Posted by: Stephen Moore | January 5, 2009 10:37 PM
It looks like they are irradiating their fries so that they last forever or the next best thing to forever when it comes to food that should rot, 10 weeks. Or do they use preservatives? If so which? Is it even food? Should we stockpile in case of emergencies? Yes, go into McDonalds and ask may we have 1,000 orders of large fries please!
Posted by: pwl | January 5, 2009 10:44 PM
Dude put the burgers in the jars with his bare hands... but poured the fries in without touching. Assuming, of course, clean-room conditions and sterile jars (what?), the big conclusion I can draw from this experiment is...
Wash immediately if you ever shake hands with this guy.

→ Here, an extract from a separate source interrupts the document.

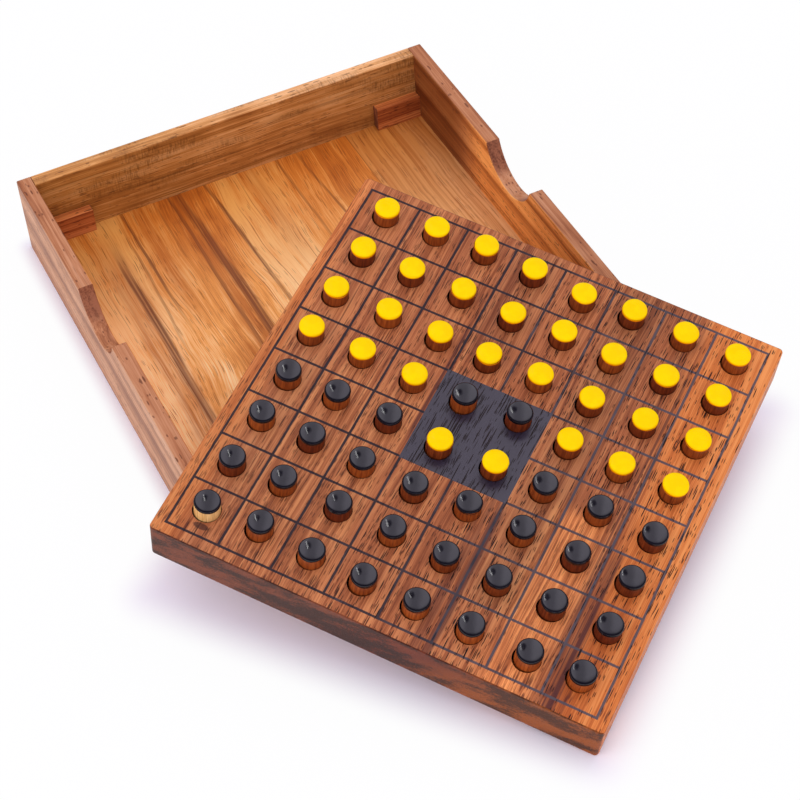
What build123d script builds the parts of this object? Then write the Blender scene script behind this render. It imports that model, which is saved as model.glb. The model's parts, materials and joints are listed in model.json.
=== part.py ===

Posted by: Anon | January 5, 2009 11:03 PM
Judging from my own experiments, i.e. McDonalds french fries that fall under my car seat and get found a month later, those french fries become rock hard after a short while. I wouldn't recommend eating one then (not if you don't want to end up with dentures).
Posted by: Romeo Vitelli | January 5, 2009 11:23 PM
This is why I eat cashews instead of french fries as snacks. When you find them days, weeks, months later they're still totally edible.
Posted by: Greg Laden | January 5, 2009 11:46 PM
Dried out and salted. Where have I heard that before? Oh, yeah, that's how you preserve food!
You want to see those babies rot, just add water...
Posted by: Don Smith, FCD | January 5, 2009 11:56 PM
There's no mystery here, McDonald's removes the moisture from their fries before they ship them. They fry up more consistent and crisp that way. Notice the lack of condensation in the jar. As someone has already noted, this has absolutely no connection to what happens to food when you put it in your body.
Posted by: Virgil Samms | January 6, 2009 9:02 AM
Those french fries aren't zombies. They're mummies.